I think this introduces some latency though, right? At least that's what I recalled when I was searching for something like this awhile back, which is why I had settled on Ice9.


----------



## Dewdman42 (Jul 21, 2020)

Sigmod is nice software but yes it does add a small amount of latency for this particular feature we are talking about (audio blast protection).

Ice9 works very well if you can locate it, no latency:

Try here: https://www.logicprohelp.com/forum/viewtopic.php?f=1&t=145531&hilit=blast#p757888


----------



## charlieclouser (Jul 21, 2020)

When the noise blast happened, did it show up on Logic's meters? Like, did the peak-hold indicator show some ridiculous level like +700db?

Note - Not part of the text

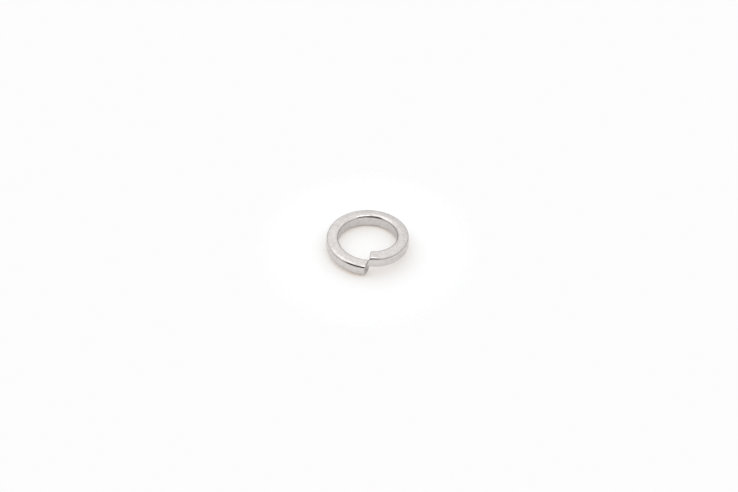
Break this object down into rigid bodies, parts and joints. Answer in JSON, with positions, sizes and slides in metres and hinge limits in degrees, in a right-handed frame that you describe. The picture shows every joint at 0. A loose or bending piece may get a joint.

If so, then it WAS coming from inside Logic, but if not, then it was coming from the audio interface driver and was therefore "downstream" of Logic's audio engine.

In 20+ years of using Logic's native audio I have NEVER had a noise blast, so unless someone can narrow it down to a particular VI or library causing it in a repeatable manner, I'm inclined to suggest it's due to the audio interface's driver taking a crap. I definitely use just about every VI and library you can think of, and never had this issue, from the Mac G4 era through G5's and cheese graters all the way to the cylinder Mac Pro. 

I've been using MOTU interfaces the whole time - first the PCI based 2408 systems, and now the AVB+Thunderbolt 112d+1248 boxes - and their reliability and predictable performance is part of the reason why I stick with them. Noise blast issues seem to be more widely reported by users with USB audio interfaces like Focusrite Safire etc., so perhaps it's a USB thing?

If it IS the interface / driver that's causing the blasts, then it's dubious that something like Ice9 will prevent the issue, since the plugin will likely be "upstream" of the noise blast.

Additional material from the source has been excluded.